La misura potrebbe essere inserita anche nel decreto fiscale tradizionalmente collegato alla legge di Bilancio. Bisogna però limare qualche spigolatura, per esempio la possibilità che la pace fiscale si sovrapponga alla rottamazione delle cartelle ancora in corso. Qualcosa poi si potrebbe ottenere dal taglio delle pensioni d’oro, che lo stesso Di Maio ha rilanciato questa mattina, annunciado la calendarizzazione del taglio per settembre, dunque in tempo per la manovra.

Ma proprio mentre tra Palazzo Chigi e Via XX Settembre prende corpo la manovra legastellata, si fanno sempre più insistenti le voci che vogliono la legge di Bilancio come il vero banco di prova per i rapporti tra Europa e Italia. Questa mattina Peter Cardillo, responsabile economista dei mercati presso Spartan Capital Securities, dalle colonne del CorSera ha avvertito che sarà il mercato a stabilire “fin dove si potrà spingere il governo italiano”. Un alert particolare è proprio sull’obiettivo ambizioso dell’esecutivo di smantellare la riforma Fornero.

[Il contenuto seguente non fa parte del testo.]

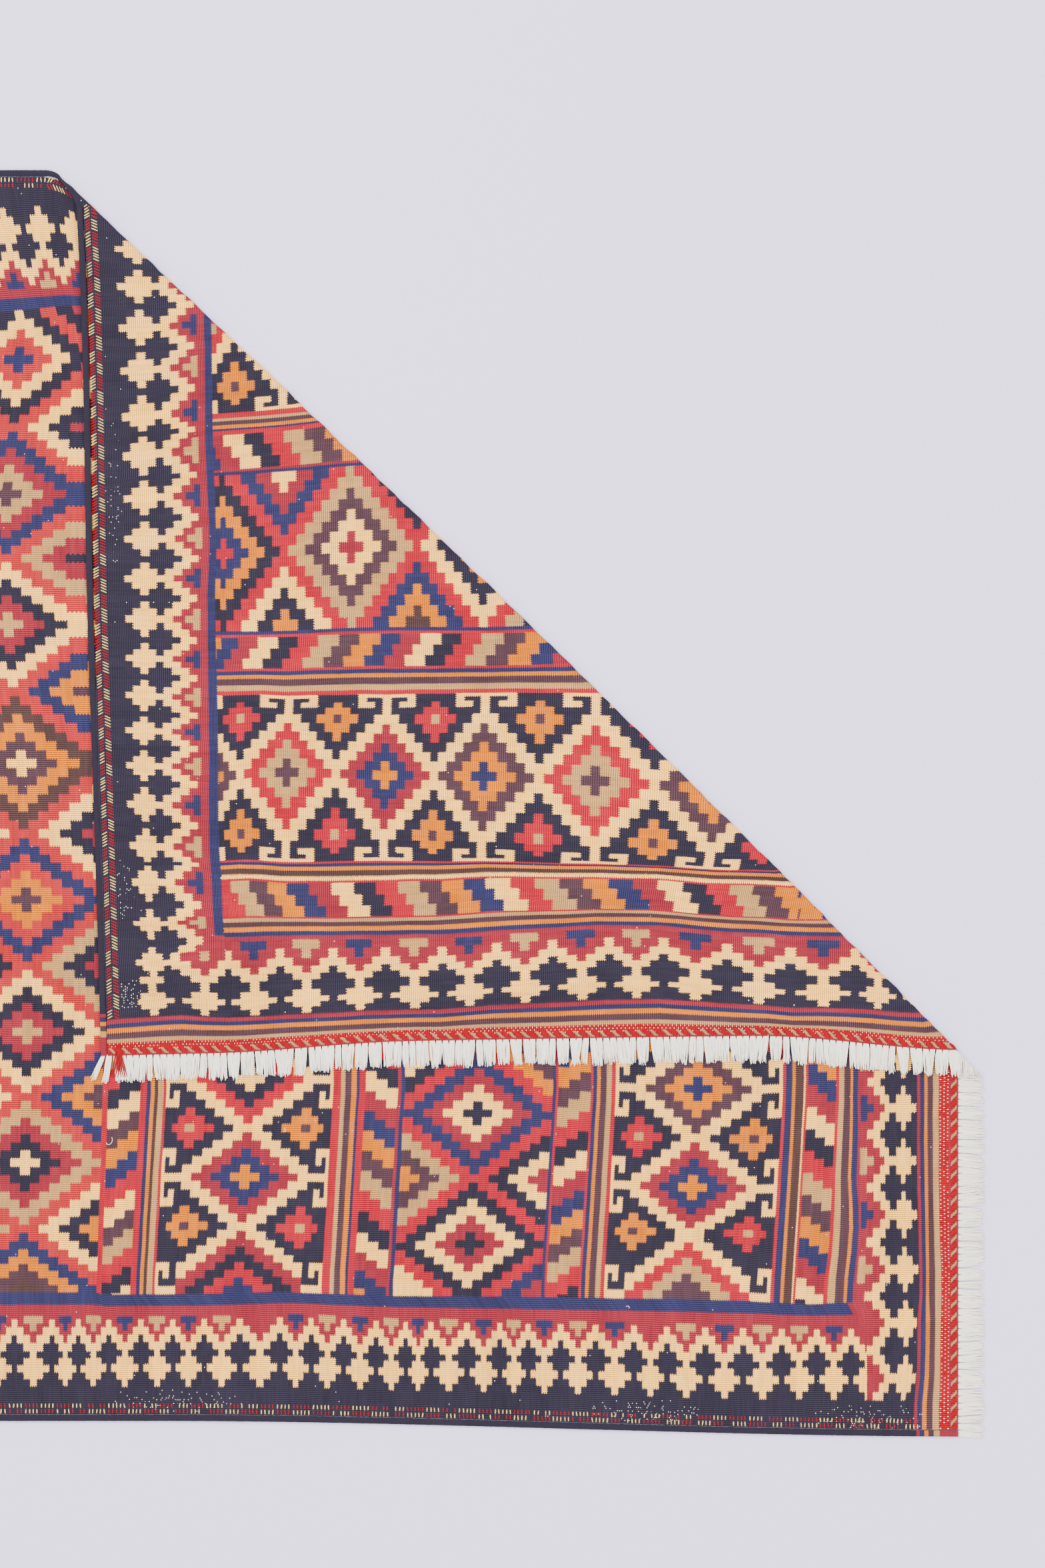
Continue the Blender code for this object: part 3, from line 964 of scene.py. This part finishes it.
def cotton_material(dyes):
    """Undyed cotton warp, plied, with painted shade: some threads are tinted darker as shade
    between the threads, and the plies' grooves are darker.
    """
    g = Graph("fringe_cotton")
    along, twist = g.twist(g.add("ShaderNodeUVMap", {"uv_map": "strand"}), (0.0016, 2.0))
    patch = g.grain(g.vector(along * 9.0), (1, 1, 1), 1.0)
    # Painted shade: stretches of some threads take the darker fringe shade colour, standing in for
    # the shade between the threads
    shaded_threads = g.blend((patch * 2.4 - 0.8).math("MAXIMUM", 0.0), (*dyes.fringe, 1.0),
                     (*dyes.fringe_shade, 1.0))
    # Painted shade: twist darkens the grooves between the plies
    return g.finish(g.tint(shaded_threads, 0.94 + twist * 0.08), twist, 0.0002, 0.9)


def floor_material(stage):
    g = Graph("studio_floor")
    grain = g.grain(g.add("ShaderNodeTexCoord", None, None, 3), (60, 60, 60))
    return g.finish(g.tint(tuple(stage.floor), 0.99 + grain * 0.02), grain, 0.00002, 0.95)


# ---- making pieces

def start_clean():
    """Nothing selected, so that an operator acts on the new piece alone."""
    if bpy.context.object and bpy.context.object.mode != "OBJECT":
        bpy.ops.object.mode_set(mode="OBJECT")
    bpy.ops.object.select_all(action="DESELECT")


def link_piece(name, mesh, material, slot, *replaced):
    """Puts a finished mesh in the scene as a piece of the rug."""
    mesh.materials.append(material)
    piece = bpy.data.objects.new(name, mesh)
    bpy.context.scene.collection.objects.link(piece)
    start_clean()
    piece.select_set(True)
    bpy.context.view_layer.objects.active = piece
    bpy.ops.object.shade_smooth_by_angle(angle=math.radians(50))
    piece.select_set(False)
    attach(piece, "root")
    if replaced:
        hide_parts(*replaced)


class Strands:
    """Closed tubes of yarn, gathered in one mesh."""

    def __init__(self):
        self.points, self.faces, self.yarns, self.uvs = [], [], [], []

    def tube(self, rings, yarn, along):
        """rings are lists of points, and along is how far each ring is down the strand."""
        base, sides = len(self.points), len(rings[0])
        for ring in rings:
            self.points += ring
        yarns = yarn if isinstance(yarn, list) else [yarn] * (len(rings) - 1)
        for i in range(len(rings) - 1):
            for k in range(sides):
                m = (k + 1) % sides
                a, b = base + i * sides, base + (i + 1) * sides
                self.faces.append((a + k, a + m, b + m, b + k))
                turn0, turn1 = k / sides, (k + 1) / sides
                self.uvs += [(along[i], turn0), (along[i], turn1), (along[i + 1], turn1),
                             (along[i + 1], turn0)]
                self.yarns.append(YARNS.index(yarns[i]))
        for ring_at, yarn_at in ((0, yarns[0]), (len(rings) - 1, yarns[-1])):
            first = base + ring_at * sides
            cap = [first + k for k in range(sides)]
            self.faces.append(tuple(reversed(cap)) if ring_at == 0 else tuple(cap))
            self.uvs += [(along[ring_at], k / sides) for k in range(sides)]
            self.yarns.append(YARNS.index(yarn_at))

    def rug_tube(self, path, widths, yarn, sides, flatness=1.0, run=0.0):
        """A tube along (u, v, height) points on the rug, with a half width at each."""
        rings, along = [], []
        for i, (u, v, height) in enumerate(path):
            before, after = path[max(i - 1, 0)], path[min(i + 1, len(path) - 1)]
            du, dv = after[0] - before[0], after[1] - before[1]
            size = math.hypot(du, dv) or 1.0
            nu, nv = -dv / size, du / size
            if i:
                run += math.dist(path[i - 1], path[i])
            along.append(run)
            ring = []
            for k in range(sides):
                turn = math.tau * (k + 0.5) / sides
                reach, rise = widths[i] * math.cos(turn), widths[i] * flatness * math.sin(turn)
                ring.append(rug_point(u + nu * reach, v + nv * reach, height + rise))
            rings.append(ring)
        self.tube(rings, yarn, along)

    def piece(self, name, material, slot, *replaced):
        mesh = bpy.data.meshes.new(name)
        mesh.from_pydata(self.points, [], self.faces)
        mesh.uv_layers.new(name="strand").data.foreach_set(
            "uv", [value for uv in self.uvs for value in uv])
        mesh.attributes.new("yarn", "FLOAT", "FACE").data.foreach_set("value", self.yarns)
        bm = bmesh.new()
        bm.from_mesh(mesh)
        bmesh.ops.recalc_face_normals(bm, faces=bm.faces[:])
        bm.to_mesh(mesh)
        bm.free()
        link_piece(name, mesh, material, slot, *replaced)


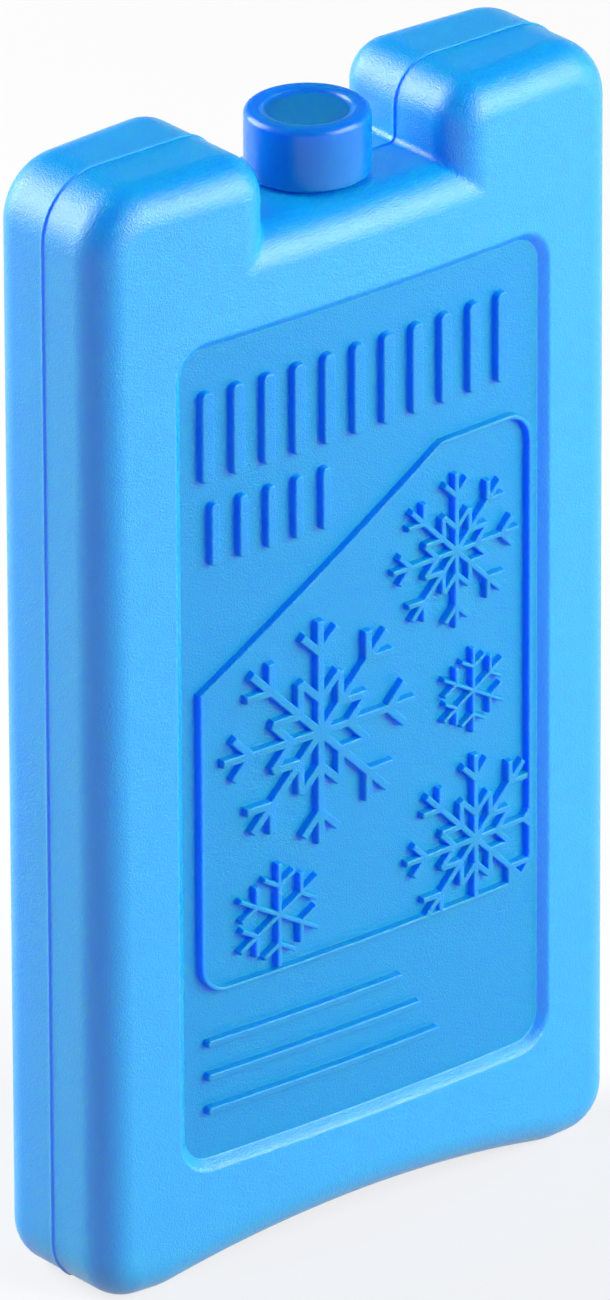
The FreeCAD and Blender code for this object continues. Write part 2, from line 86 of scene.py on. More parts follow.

“La riforma sulle pensioni porterebbe il governo di Roma allo scontro frontale con l’Unione europea. Nel Paese potrebbe riaprirsi la discussione se restare o uscire dall’euro. Tutto ciò potrebbe scatenare una grande speculazione, lo spread schizzerebbe a livelli inauditi e l’Italia ne uscirebbe a pezzi. Sulle tasse il discorso è diverso: forse ci può essere qualche margine per una riduzione graduale”. E per Le Monde “l’Italia prepara lo scontro con l’Ue”. Ma la regola del mercato può valere anche al contrario. Se il mercato è sovrano allora qualcuno potrebbe anche apprezzare il lavoro del governo. E la speculazione non accendersi.